Study: State Laws Against Predatory Mortgage Lending Work Without Cutting Off Credit

A study by the Center for Responsible Lending proves that laws against predatory lending thwart abusive lenders while in many cases increasing availability of credit for people who need it most.

“The Best Value in the Subprime Market: State Predatory Lending Reforms” is the most comprehensive study of its kind. Researchers examined more than 6 million subprime mortgages from 1998 through 2004, or three-quarters of all the loans in the subprime market during those years.

States with the strongest laws—Massachusetts, New Jersey, New Mexico, New York, North Carolina and West Virginia—showed the largest declines in loans with predatory terms.

Predatory loans in many of the 28 states with some kind of reforms against predatory lending dropped by almost a third. In Massachusetts alone, that meant almost 600 fewer abusive loans a month.

The study found that these laws didn’t decrease the number of loans available. That refutes industry claims that legislation chokes off credit in the subprime mortgage market, where people with credit problems borrow and where most predatory lenders operate.

Finally, the study found that borrowers in states with predatory lending regulation pay about the same or even lower interest rates for subprime mortgages.

This is surprising since predatory lending reforms often focus on reducing fees with the expectation that lenders will shift compensation to marginally higher interest rates, which are more transparent.

Interest rates in Iowa, due in large part to its strong law on prepayment penalties, declined more than 28 basis points on fixed-rate mortgages in the subprime market.

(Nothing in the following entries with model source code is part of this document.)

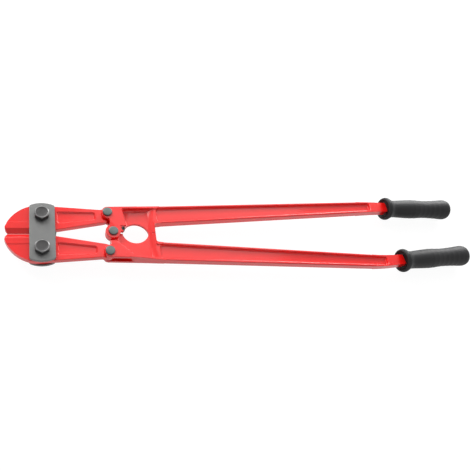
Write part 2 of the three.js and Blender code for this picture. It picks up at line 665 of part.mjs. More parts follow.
/** Long 45 degree chamfers on the shaft's four outer edges, from the head to the bend. */
function chamferCutter() {
  const cut = EDGE_CHAMFER * Math.SQRT2;
  const start = stopX + HEAD_THIN_LENGTH / 4;
  const corners = [];
  for (const edge of [shaftEdge, innerEdge]) {
    const length = BEND_START - start;
    const strip = new THREE.BoxGeometry(length, cut, cut).rotateX(Math.PI / 4).translate(length / 2, 0, 0);
    strip.rotateZ(Math.atan(edge(1) - edge(0))).translate(start, edge(start), shaftHalf);
    corners.push(solid(strip), solid(strip).mirror([0, 0, 1]));
  }
  return corners.reduce((all, next) => all.add(next));
}

/** What both handles share, in the upper place. The pad's step is a line from one point to another. */
function plainHandle(mouthY, angle, stepStart, stepEnd, slotStop) {
  const plan = slab(handleOutline(mouthY, angle), -headHalf, headHalf, HANDLE_EDGE_ROUND);
  const window = bar([windowX, -WINDOW_OFFSET], WINDOW_R, -FAR, FAR);
  const web = plan.intersect(thicknessProfile()).subtract(window);
  const hollow = windowPocket(stepStart, stepEnd);
  const recessed = pocketBothFaces(web, hollow, webHalf, headHalf, COVE, stopRamp());
  return pocketBothFaces(recessed, shaftPocket(), webHalf, shaftHalf, COVE)
    .subtract(chamferCutter())
    .add(tang(mouthY, angle, 0))
    .subtract(forkSlot(slotStop))
    .subtract(bar(linkPin, LINK_PIN_R + RUNNING_GAP, -FAR, FAR));
}

/** Where the lug behind the ear ends, at the round window. */
const lugEnd = windowX - Math.sqrt(WINDOW_R ** 2 - (LUG_HEIGHT + WINDOW_OFFSET) ** 2);
const stopScrew = [(centrePin[0] + EAR_R + lugEnd) / 2, (LUG_FLOOR + LUG_HEIGHT) / 2];

/** Upper handle: a round ear in front holds the centre pin, with a lug behind it for the stop screw. */
function upperHandle() {
  const angle = THREE.MathUtils.degToRad(UPPER_GRIP_ANGLE);
  const [x] = centrePin;
  const stepStart = [x + PAD_STEP_FOOT, LUG_HEIGHT];
  const stepEnd = [x + PAD_STEP_TOP, outerEdge(x + PAD_STEP_TOP) - FLANGE];
  return plainHandle(UPPER_MOUTH_Y, angle, stepStart, stepEnd, UPPER_SLOT_STOP)
    .add(bar(centrePin, EAR_R, 0, headHalf))
    .subtract(block([x + EAR_R, -1, -FAR], [lugEnd + 1, LUG_FLOOR, FAR]))
    .subtract(block([x + EAR_R, LUG_FLOOR - 1, headHalf - LUG_DROP], [lugEnd + 3, LUG_HEIGHT, FAR]))
    .subtract(block([x + EAR_R, LUG_FLOOR - 1, -FAR], [lugEnd + 3, LUG_HEIGHT, LUG_DROP - headHalf]))
    .subtract(bar(centrePin, shoulderR, -FAR, earInner))
    .subtract(bar(centrePin, CENTRE_PIN_R + THREAD_GAP, -FAR, FAR))
    .subtract(bar(stopScrew, STOP_SCREW_R + THREAD_GAP, -FAR, FAR));
}

/** Lower handle: a tongue behind the ear, with round hollows that clear the ear and the collar. */
function lowerHandle() {
  const angle = THREE.MathUtils.degToRad(LOWER_GRIP_ANGLE);
  const [x] = centrePin;
  const stepStart = [x + DIAGONAL_START[0], DIAGONAL_START[1]];
  const stepEnd = [x + DIAGONAL_END[0], DIAGONAL_END[1]];
  const body = plainHandle(LOWER_MOUTH_Y, angle, stepStart, stepEnd, LOWER_SLOT_STOP)
    .subtract(bar(centrePin, shoulderR, tongueFront, FAR))
    .subtract(bar(centrePin, shoulderR, -FAR, tongueBack))
    .add(bar(centrePin, TONGUE_R, tongueBack, tongueFront))
    .subtract(bar(centrePin, CENTRE_PIN_R + OPEN_PIVOT_PLAY + RUNNING_GAP, -FAR, FAR));
  return mirrored(body);
}

// ---- Pins, collars and the stop screw ----

/** Pin with a low domed head on the front face, its back end riveted over a collar. */
function pin(at, radius, seat) {
  const top = headHalf + PIN_HEAD_HEIGHT;
  const back = seat - COLLAR_THICKNESS;
  return turned([
    [0, back - RIVET_HEIGHT], [radius, back - RIVET_HEIGHT], [radius + RIVET_LIP, back - RIVET_HEIGHT / 3],
    [radius + RIVET_LIP, back], [radius, back], [radius, headHalf], [PIN_HEAD_R, headHalf],
    [PIN_HEAD_R, top - 1.3], [PIN_HEAD_R - 0.5, top - 0.5], [PIN_HEAD_R - 1.6, top], [0, top],
  ], at);
}

/** Flat ring under a pin's riveted end. */
function collar(at, radius, outerR, seat) {
  const back = seat - COLLAR_THICKNESS;
  return turned([[0, back], [outerR - 0.5, back], [outerR, back + 0.5], [outerR, seat], [0, seat]], at)
    .subtract(bar(at, radius + THREAD_GAP, -FAR, FAR));
}

/** Headless socket screw through the lug: the lower handle's horn closes under it. */
function stopScrewBody() {
  const face = headHalf - LUG_DROP;
  const top = face + STOP_SCREW_PROUD;
  const socket = slab(hexagon(STOP_SCREW_SOCKET), top - STOP_SCREW_SOCKET_DEPTH, FAR)
    .translate([...stopScrew, 0]);
  return turned([
    [0, -face], [STOP_SCREW_R - 0.4, -face], [STOP_SCREW_R, 0.4 - face], [STOP_SCREW_R, top - 0.4],
    [STOP_SCREW_R - 0.4, top], [0, top],
  ], stopScrew).subtract(socket);
}

// ---- Grips ----

/** Moulded grip: flared ring, waist and swelling, with a hollow mouth round the tang. */
function grip(mouthY, angle) {
  const length = GRIP_PROFILE.at(-1)[0] + GRIP_END_RISE;
  const front = GRIP_PROFILE[0][0];
  const profile = [
    [0, GRIP_MOUTH_DEPTH], [GRIP_MOUTH_FLOOR_R, GRIP_MOUTH_DEPTH], [GRIP_MOUTH_R, front],
    ...gripOutside, [0, length],
  ];
  const bore = tang(0, 0, TANG_GAP).translate([-mouthX, 0, 0]);
  const points = profile.map(([r, s]) => new THREE.Vector2(r, s));
  const geometry = new THREE.LatheGeometry(points, 24).rotateZ(-Math.PI / 2);
  return solid(geometry)
    .subtract(bore)
    .rotate([0, 0, THREE.MathUtils.radToDeg(angle)])
    .translate([mouthX, mouthY, 0]);
}

// ---- The tool ----

const lowerGripAngle = THREE.MathUtils.degToRad(LOWER_GRIP_ANGLE);
const tool = new THREE.Group();
tool.add(
  named('upper_jaw', upperJaw(), paint),
  named('lower_jaw', lowerJaw(), paint),
  named('front_plate', frontPlate(), plateSteel),
  named('back_plate', frontPlate().mirror([0, 0, 1]), plateSteel),
  named('plate_spacer', plateSpacer(), boltSteel),
  named('upper_plate_bolt', plateBolt(jawPivot), boltSteel),
  named('lower_plate_bolt', plateBolt(lower(jawPivot)), boltSteel),
  named('upper_plate_nut', plateNut(jawPivot), boltSteel),
  named('lower_plate_nut', plateNut(lower(jawPivot)), boltSteel),
  named('upper_handle', upperHandle(), paint),
  named('lower_handle', lowerHandle(), paint),
  named('stop_screw', stopScrewBody(), boltSteel),
  named('upper_grip', grip(UPPER_MOUTH_Y, THREE.MathUtils.degToRad(UPPER_GRIP_ANGLE)), rubber),
  named('lower_grip', mirrored(grip(LOWER_MOUTH_Y, lowerGripAngle)), rubber),
);
for (const [place, at, radius, collarR, seat] of [
  ['upper_link', linkPin, LINK_PIN_R, LINK_COLLAR_R, -headHalf],
  ['lower_link', lower(linkPin), LINK_PIN_R, LINK_COLLAR_R, -headHalf],
  ['centre', centrePin, CENTRE_PIN_R, CENTRE_COLLAR_R, tongueBack - RUNNING_GAP],
]) {
  tool.add(
    named(`${place}_pin`, pin(at, radius, seat), pinSteel),
    named(`${place}_collar`, collar(at, radius, collarR, seat), pinSteel),
  );
}

// Stand the tool on the bench, with the origin under the middle of its length and width.
const box = new THREE.Box3().setFromObject(tool);
const middle = box.getCenter(new THREE.Vector3());
tool.position.set(-middle.x, -middle.y, -box.min.z);

const boltCutters = new THREE.Group();
boltCutters.add(tool);

export default boltCutters;
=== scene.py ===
"""Looks for a pair of long-handled bolt cutters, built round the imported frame.

Each sub-assembly is a class that knows its own sizes in millimetres, in the tool's own frame: X from
the jaw tips to the grips, Y = 0 on the line where the jaws close, Z = 0 in the middle plane. Its
methods work out surfaces as whole arrays, put them into meshes in the row's frame and dress them.
"""

import logging
import math
from dataclasses import dataclass
from enum import Enum
from functools import cache
from typing import Sequence

import bmesh
import bpy
import numpy as np
from mathutils import Matrix, Vector

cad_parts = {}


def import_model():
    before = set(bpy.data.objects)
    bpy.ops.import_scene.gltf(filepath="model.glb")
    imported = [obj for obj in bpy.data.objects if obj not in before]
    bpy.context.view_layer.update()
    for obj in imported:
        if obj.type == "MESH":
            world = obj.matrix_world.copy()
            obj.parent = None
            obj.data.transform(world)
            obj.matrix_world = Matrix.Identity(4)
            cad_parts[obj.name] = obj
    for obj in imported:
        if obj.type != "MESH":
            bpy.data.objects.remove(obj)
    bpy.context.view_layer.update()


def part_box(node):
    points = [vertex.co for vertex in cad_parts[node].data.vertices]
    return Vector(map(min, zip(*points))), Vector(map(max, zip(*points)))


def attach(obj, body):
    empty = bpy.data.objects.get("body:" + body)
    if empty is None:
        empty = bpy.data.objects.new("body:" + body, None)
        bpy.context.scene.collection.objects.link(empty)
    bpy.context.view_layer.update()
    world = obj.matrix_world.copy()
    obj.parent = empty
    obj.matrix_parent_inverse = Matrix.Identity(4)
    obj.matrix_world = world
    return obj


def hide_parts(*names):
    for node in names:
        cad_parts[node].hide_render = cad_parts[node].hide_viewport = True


log = logging.getLogger("bolt_cutters")

Look, Piece, Edit = bpy.types.Material, bpy.types.Object, bmesh.types.BMesh
Tree, Node, Socket = bpy.types.NodeTree, bpy.types.Node, bpy.types.NodeSocket
Pair = tuple[float, float]
Triple = tuple[float, float, float]
Window = tuple[float, float, float, float]
Feed = Socket | float | tuple[float, ...]
Feeds = dict[str | int, Feed]
Array = np.ndarray
Size = float | Array

MM = 0.001  # metres in a millimetre
WELD = 0.002 * MM  # points of a new surface that are closer than this become one
NODE_WELD = 0.003 * MM  # the same for the loose triangles of a node
CUT_SLACK = 0.001 * MM  # points closer than this to a cutting plane lie on it
TOUCH = 0.01  # a point this close to a face, in millimetres, counts as lying on it
FLAT_DEG = 0.6  # faces that turn less than this belong to one flat
CHAMFER = math.tan(math.radians(30.0))  # fall of the chamfers on heads and nuts


class Half(Enum):
    """Which half of the tool a piece belongs to, with the sign of its Y."""

    UPPER = 1.0
    LOWER = -1.0

    @property
    def word(self) -> str:
        """The half's name as the frame's nodes spell it."""
        return self.name.lower()


# ---- Places and meshes ----


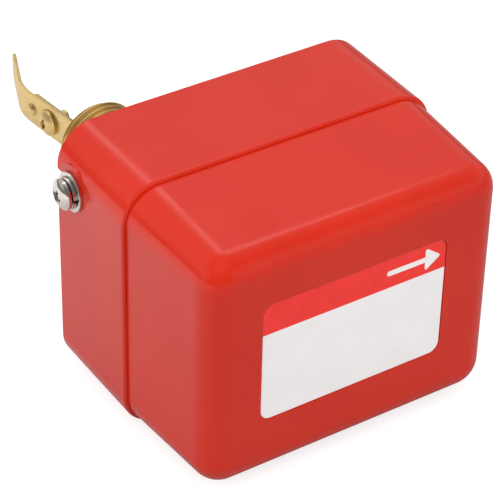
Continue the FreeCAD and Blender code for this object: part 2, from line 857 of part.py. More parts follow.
SWITCH_HOLES = (
    ("switch_middle - switch_hole_spacing / 2", "-switch_front - switch_hole_inset"),
    ("switch_middle + switch_hole_spacing / 2",
     "-switch_front - switch_hole_inset - switch_hole_rise"),
)


def switch_case():
    """Moulded case with two fixing holes and the plunger's bore, and its riveted lid."""
    upper = "(switch_thickness - switch_lid)"
    middle = "-switch_front - switch_height / 2"
    case = new_body("switch_case")
    side = new_sketch(case, "case_side", "XY_Plane", "-switch_thickness / 2")
    rounded(side, "switch_middle", middle, "switch_length", "switch_height", "switch_round")
    pad(case, side, "case_block", upper)
    bore = new_sketch(case, "plunger_bore_outline", "XZ_Plane", "switch_front")
    circle(bore, "plunger_at", "0", "plunger_radius + plunger_gap")
    pocket(case, bore, "plunger_bore", "plunger_length - plunger_proud + plunger_room", flip=True)
    lid = new_body("switch_lid")
    cap = new_sketch(lid, "lid_side", "XY_Plane", upper + " - switch_thickness / 2")
    rounded(cap, "switch_middle", middle, "switch_length - 2 * switch_lid_inset",
            "switch_height - 2 * switch_lid_inset", "switch_round")
    pad(lid, cap, "lid_plate", "switch_lid")
    for body in (case, lid):
        holes = new_sketch(body, body.Name + "_holes", "XY_Plane", "-switch_thickness")
        for x, y in SWITCH_HOLES:
            circle(holes, x, y, "switch_screw_radius + hole_gap")
        pocket(body, holes, body.Name + "_bores", "2 * switch_thickness", flip=True)


def switch_screws():
    for number, (x, y) in enumerate(SWITCH_HOLES, start=1):
        reach = "(switch_thickness + bracket_thickness)"
        screw = turned("switch_screw_%d" % number, [
            ("-switch_screw_head", "0"),
            ("-switch_screw_head", "switch_screw_head_radius * 0.6"),
            ("-switch_screw_head * 0.6", "switch_screw_head_radius"),
            ("0", "switch_screw_head_radius"),
            ("0", "switch_screw_radius"),
            (reach, "switch_screw_radius"),
            (reach, "0"),
        ])
        place(screw, x, y, "switch_thickness / 2", (0, 1, 0), "90")


def switch_plunger():
    plunger = turned("switch_plunger", [
        ("0", "0"),
        ("plunger_radius * 0.6", "0"),
        ("plunger_radius", "-plunger_radius * 0.4"),
        ("plunger_radius", "-plunger_length"),
        ("0", "-plunger_length"),
    ], "V_Axis")
    place(plunger, "plunger_at", "plunger_proud - switch_front")


def switch_terminals():
    """Three flat terminals on the back of the switch, each with its clamping screw."""
    for number, step in enumerate((-1, 0, 1), start=1):
        x = "switch_middle + %d * terminal_spacing" % step
        tab = new_body("switch_terminal_%d" % number)
        face = new_sketch(tab, "terminal_face_%d" % number, "XY_Plane", "-terminal_thickness / 2")
        rounded(face, "0", "-terminal_length / 2", "terminal_width", "terminal_length",
                "terminal_width / 6")
        circle(face, "0", "-terminal_screw_rise", "terminal_screw_radius + thread_gap")
        pad(tab, face, "terminal_tab_%d" % number, "terminal_thickness")
        place(tab, x, "-switch_back")
        screw = turned("terminal_screw_%d" % number, [
            ("-terminal_screw_head", "0"),
            ("-terminal_screw_head", "terminal_screw_head_radius * 0.6"),
            ("-terminal_screw_head * 0.6", "terminal_screw_head_radius"),
            ("0", "terminal_screw_head_radius"),
            ("0", "terminal_screw_radius"),
            ("4 * terminal_thickness", "terminal_screw_radius"),
            ("4 * terminal_thickness", "0"),
        ])
        place(screw, x, "-switch_back - terminal_screw_rise", "terminal_thickness / 2",
              (0, 1, 0), "90")


def bracket():
    """Folded steel bracket: foot under two flange screws, wall for the switch, leaf for the screw."""
    body = new_body("bracket")
    wall = new_sketch(body, "wall_outline", "XY_Plane", "-bracket_back")
    step = "plate_front + bracket_height / 3"
    outline(wall, [
        ("-bracket_left", "-plate_front"),
        ("-bracket_left", "-switch_back - bracket_corner"),
        ("bracket_corner - bracket_left", "-switch_back - 2 * bracket_corner"),
        ("leaf_left - bracket_corner", "-switch_back - 2 * bracket_corner"),
        ("leaf_left", "-switch_back - 3 * bracket_corner"),
        ("leaf_left", "-leaf_depth"),
        ("bracket_right", "-leaf_depth"),
        ("bracket_right", "-" + "(" + step + ")"),
        ("bracket_left", "-plate_front - bracket_corner"),
        ("bracket_left", "-plate_front"),
    ])
    pad(body, wall, "wall", "bracket_thickness")

    foot = new_sketch(body, "foot_outline", "XZ_Plane", "plate_front")
    outline(foot, [
        ("-bracket_left", "-bracket_face"),
        ("-bracket_left", "bracket_corner - bracket_face - bracket_foot"),
        ("bracket_corner - bracket_left", "-bracket_face - bracket_foot"),
        ("bracket_left - bracket_corner", "-bracket_face - bracket_foot"),
        ("bracket_left", "bracket_corner - bracket_face - bracket_foot"),
        ("bracket_left", "-bracket_face"),
    ])
    for across in ("", "-"):
        circle(foot, across + "bolt_circle * cos(45)", "-bolt_circle * cos(45)",
               "bolt_radius + hole_gap")
    pad(body, foot, "foot", "bracket_thickness")

    leaf = new_sketch(body, "leaf_outline", "XZ_Plane", "leaf_depth - bracket_thickness")
    outline(leaf, [
        ("leaf_left", "-bracket_back"),
        ("bracket_right", "-bracket_back"),
        ("bracket_right", "bracket_leaf / 2 - bracket_corner"),
        ("bracket_right - bracket_corner", "bracket_leaf / 2"),
        ("leaf_left + bracket_corner", "bracket_leaf / 2"),
        ("leaf_left", "bracket_leaf / 2 - bracket_corner"),
    ])
    circle(leaf, "range_at", "0", "range_screw_radius + thread_gap")
    pad(body, leaf, "leaf", "bracket_thickness")

    holes = new_sketch(body, "switch_hole_outline", "XY_Plane", "-bracket_back")
    for x, y in SWITCH_HOLES:
        circle(holes, x, y, "switch_screw_radius + thread_gap")
    pocket(body, holes, "switch_bores", "2 * bracket_thickness", flip=True)


# Range adjustment

def range_parts():
    """Screw through the bracket's leaf, its seat, and the spring that loads the arm."""
    tip = "(range_screw_end - range_seat_pocket)"
    screw = turned("range_screw", [
        ("0", "-range_screw_length - range_knob"),
        ("range_knob_radius * 0.85", "-range_screw_length - range_knob"),
        ("range_knob_radius", "-range_screw_length - range_knob * 0.8"),
        ("range_knob_radius", "-range_screw_length"),
        ("range_screw_radius", "-range_screw_length"),
        ("range_screw_radius", "-range_screw_radius / 4"),
        ("range_screw_radius * 0.75", "0"),
        ("0", "0"),
    ], "V_Axis")
    place(screw, "range_at", "-" + tip)
    seat = turned("range_seat", [
        ("0", "-range_seat_thickness + range_seat_pocket"),
        ("range_screw_radius + hole_gap", "-range_seat_thickness + range_seat_pocket"),
        ("range_screw_radius + hole_gap", "-range_seat_thickness"),
        ("range_seat_radius", "-range_seat_thickness"),
        ("range_seat_radius", "0"),
        ("range_stub_radius", "0"),
        ("range_stub_radius * 0.8", "range_stub"),
        ("0", "range_stub"),
    ], "V_Axis")
    place(seat, "range_at", "range_seat_thickness - range_screw_end")

    spring = new_body("range_spring")
    wire = new_sketch(spring, "spring_wire_outline", "XY_Plane")
    outline(wire, [("spring_radius + spring_wire * cos(%d)" % turn, "spring_wire * sin(%d)" % turn)
                   for turn in range(0, 360, 60)])
    coil = spring.newObject("PartDesign::AdditiveHelix", "spring_coil")
    coil.Profile = wire
    coil.ReferenceAxis = (wire, ["V_Axis"])
    coil.Mode = "height-turns-angle"
    bind(coil, "Height", "spring_end - spring_start")
    bind(coil, "Turns", "spring_turns")
    doc.recompute()
    place(spring, "range_at", "-spring_end")


def ground_screw():
    screw = turned("ground_screw", [
        ("0", "-ground_washer - ground_head"),
        ("ground_head_radius * 0.6", "-ground_washer - ground_head"),
        ("ground_head_radius", "-ground_washer - ground_head * 0.6"),
        ("ground_head_radius", "-ground_washer"),
        ("ground_radius", "-ground_washer"),
        ("ground_radius", "tray_thickness"),
        ("0", "tray_thickness"),
    ], "V_Axis")
    place(screw, "ground_at", "-plate_front", "-ground_drop")
    washer = new_body("ground_washer")
    ring = new_sketch(washer, "ground_ring", "XZ_Plane", "plate_front")
    circle(ring, "ground_at", "-ground_drop", "ground_washer_radius")
    circle(ring, "ground_at", "-ground_drop", "ground_radius + washer_bore_gap")
    pad(washer, ring, "ground_disc", "ground_washer")


for build in (cover, label_plate, cover_screw, base_tray, body_gasket, cable_grommet,
              thread_body, flange_screws, pivot_pin, lever, bellows, paddle_blade,
              paddle_fasteners, switch_arm, switch_case, switch_screws, switch_plunger,
              switch_terminals, bracket, range_parts, ground_screw):
    build()
doc.recompute()

broken = [item.Name for item in doc.Objects
          if "Invalid" in item.State or "Error" in item.State]
if broken:
    raise RuntimeError("failed features: " + ", ".join(broken))
pieces = [item for item in doc.Objects
          if item.TypeId in ("PartDesign::Body", "Part::Cylinder") and item.Name != "cover_core"]
for piece in pieces:
    if piece.Shape.isNull() or not piece.Shape.isValid() or len(piece.Shape.Solids) != 1:
        raise RuntimeError(piece.Label + " is not one valid solid")
for piece in pieces:
    piece.Shape.exportStep("parts/" + piece.Label + ".step")
    print("%-22s %10.2f mm3" % (piece.Label, piece.Shape.Volume))
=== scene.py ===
import json
import math

import bmesh
import bpy
from mathutils import Matrix, Vector

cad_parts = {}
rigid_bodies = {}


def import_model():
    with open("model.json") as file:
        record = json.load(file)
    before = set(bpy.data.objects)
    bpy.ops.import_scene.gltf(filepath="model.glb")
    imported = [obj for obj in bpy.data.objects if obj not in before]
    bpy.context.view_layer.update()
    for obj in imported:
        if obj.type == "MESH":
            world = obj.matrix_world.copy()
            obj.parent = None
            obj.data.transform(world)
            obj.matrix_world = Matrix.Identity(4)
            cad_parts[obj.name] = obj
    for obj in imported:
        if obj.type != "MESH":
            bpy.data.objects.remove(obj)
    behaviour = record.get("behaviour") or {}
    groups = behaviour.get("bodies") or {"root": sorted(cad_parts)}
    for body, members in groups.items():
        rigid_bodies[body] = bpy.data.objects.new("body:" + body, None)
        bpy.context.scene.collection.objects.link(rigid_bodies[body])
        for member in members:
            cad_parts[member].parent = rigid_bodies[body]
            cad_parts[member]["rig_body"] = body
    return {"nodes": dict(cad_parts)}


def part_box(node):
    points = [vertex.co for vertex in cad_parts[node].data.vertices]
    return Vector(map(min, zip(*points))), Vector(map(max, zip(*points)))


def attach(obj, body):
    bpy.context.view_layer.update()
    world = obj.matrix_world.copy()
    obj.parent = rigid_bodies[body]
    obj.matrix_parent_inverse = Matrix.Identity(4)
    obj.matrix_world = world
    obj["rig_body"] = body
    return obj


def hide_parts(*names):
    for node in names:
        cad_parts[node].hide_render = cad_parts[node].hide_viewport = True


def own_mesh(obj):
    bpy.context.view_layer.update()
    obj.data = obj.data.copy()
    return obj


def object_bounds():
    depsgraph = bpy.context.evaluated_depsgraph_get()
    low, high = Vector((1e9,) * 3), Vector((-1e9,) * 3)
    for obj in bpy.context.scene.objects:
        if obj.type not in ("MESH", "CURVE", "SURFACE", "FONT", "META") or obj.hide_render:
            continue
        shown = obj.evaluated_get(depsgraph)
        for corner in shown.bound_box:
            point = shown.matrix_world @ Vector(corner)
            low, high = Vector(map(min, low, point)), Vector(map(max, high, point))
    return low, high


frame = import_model()
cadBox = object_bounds()
scene = bpy.context.scene
mm = 0.001
print("frame loaded:", len(frame["nodes"]), "nodes")

toPipe = Vector((0, 1, 0))  # +Y, out of the nipple
turn = math.tau


def linear(hexText):
    channels = [int(hexText[i:i + 2], 16) / 255 for i in (1, 3, 5)]
    return [c / 12.92 if c <= 0.04045 else ((c + 0.055) / 1.055) ** 2.4 for c in channels] + [1.0]


def addNode(tree, kind, values=None, links=None, **settings):
    node = tree.nodes.new(kind)
    for name, value in settings.items():
        setattr(node, name, value)
    for socket, value in (values or {}).items():
        node.inputs[socket].default_value = value
    for socket, source in (links or {}).items():
        tree.links.new(source, node.inputs[socket])
    return node


def newFinish(name, colour, metallic, roughness, **extra):
    # one Principled shader with its plain values; patterns are linked in by the caller
    material = bpy.data.materials.new(name)
    material.use_nodes = True
    tree = material.node_tree
    shader = next(n for n in tree.nodes if n.type == "BSDF_PRINCIPLED")
    shader.inputs["Base Color"].default_value = linear(colour)
    shader.inputs["Metallic"].default_value = metallic
    shader.inputs["Roughness"].default_value = roughness
    for socket, value in extra.items():
        shader.inputs[socket.replace("_", " ")].default_value = value
    return material, tree, shader


def place(tree, stretch=(1, 1, 1)):
    # object coordinates in metres, stretched so that a pattern runs along one axis
    spot = addNode(tree, "ShaderNodeTexCoord")
    return addNode(tree, "ShaderNodeMapping", {"Scale": stretch},
                   {"Vector": spot.outputs["Object"]}).outputs["Vector"]


def noise(tree, vector, grainMm, detail=2.0, rough=0.5):
    # a noise whose blobs are about grainMm across
    return addNode(tree, "ShaderNodeTexNoise",
                   {"Scale": 1 / (grainMm * mm), "Detail": detail, "Roughness": rough},
                   {"Vector": vector}).outputs["Fac"]


def spread(tree, value, low, high, fromLow=0.3, fromHigh=0.7):
    return addNode(tree, "ShaderNodeMapRange",
                   {"From Min": fromLow, "From Max": fromHigh, "To Min": low, "To Max": high},
                   {"Value": value}).outputs["Result"]


def blendColour(tree, value, first, second):
    # a cloudy change from the first colour to the second, over the middle of value's range
    stops = {0.35: first, 0.65: second}
    ramp = addNode(tree, "ShaderNodeValToRGB", links={"Fac": value})
    for element, (position, colour) in zip(ramp.color_ramp.elements, stops.items()):
        element.position, element.color = position, linear(colour)
    return ramp.outputs["Color"]


def roughen(tree, shader, height, depthMm):
    # a fine relief, depthMm deep, in the shading only
    bump = addNode(tree, "ShaderNodeBump", {"Strength": 1.0, "Distance": depthMm * mm},
                   {"Height": height})
    tree.links.new(bump.outputs["Normal"], shader.inputs["Normal"])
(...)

In Massachusetts and New York, borrowers with a $200,000 mortgage can save up to $3,000 over the first three years.

Legislation pending in Congress would erase these state laws and replace them with a federal law.

“This study demonstrates that critics who claim anti-predatory lending laws will dry up people’s access to credit are just plain wrong. This research shows that sound legislation curbs abusive lending, and it does not reduce responsible lending,” says Iowa Attorney General Tom Miller. “And that leads to one more conclusion: consumers would be harmed if federal law preempted state regulation.”

The Center, with consumer groups, civil rights organizations, unions and others are supporting the Miller-Watt-Frank bill in Congress, which would beef up the anemic federal law against predatory mortgage lending and let states go still further if they think it necessary to protect consumers.